Despite 17 letters of objections submitted to Wyre Council the development, which will include 22 detached properties, two bungalows and three affordable houses in terrace form, was approved subject to 28 recommendations.

The land, which is south of Ribblesdale Drive in Forton, was approved subject to a section 106 agreement relating to the provision of affordable housing and financial contributions for education and open space.

Forton Parish Council was amongst the objectors to the proposal claiming while “any improvement to the site is welcomed, the application does not fulfil the need for starter and retirement homes.”

The development will consist of three and four bedroom houses each with a rear garden, front garden or paved space, and there will be a minimum of two parking spaces per houses provided by garaging or driveways.

Head of planning services noted that the development will help an unmet need in Forton for affordable housing, as from 2010-2015 there have been no affordable houses built.

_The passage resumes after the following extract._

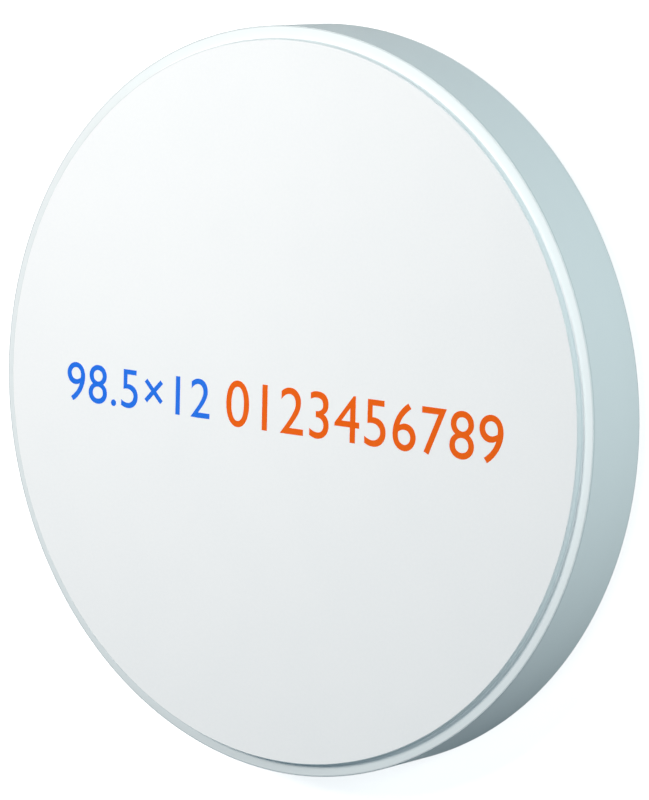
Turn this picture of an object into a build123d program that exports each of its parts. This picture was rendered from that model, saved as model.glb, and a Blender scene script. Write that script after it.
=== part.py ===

Despite objections received from neighbours stating there is no demand for houses in Forton, it has been indicated by the latest housing monitoring report that Wyre is not on target to provide 200 new dwellings by 2028 and Forton has been identified as one of the areas where development will be focussed.,

David Thow Head of Planning Services said: “ It is considered that the development in this rural settlement will be accessible, close to the facilities in the village and the main transport network.

“It has been assessed that the development would provide support to an existing rural settlement through the provision of housing and make effective use of previously developed land.

“It would also contribute addressing the housing shortfall in the borough.

“The development is of a high standard of design and will be a visual improvement to the site, which currently accommodates derelict greenhouses.”

The proposal is set to be finished in 2015.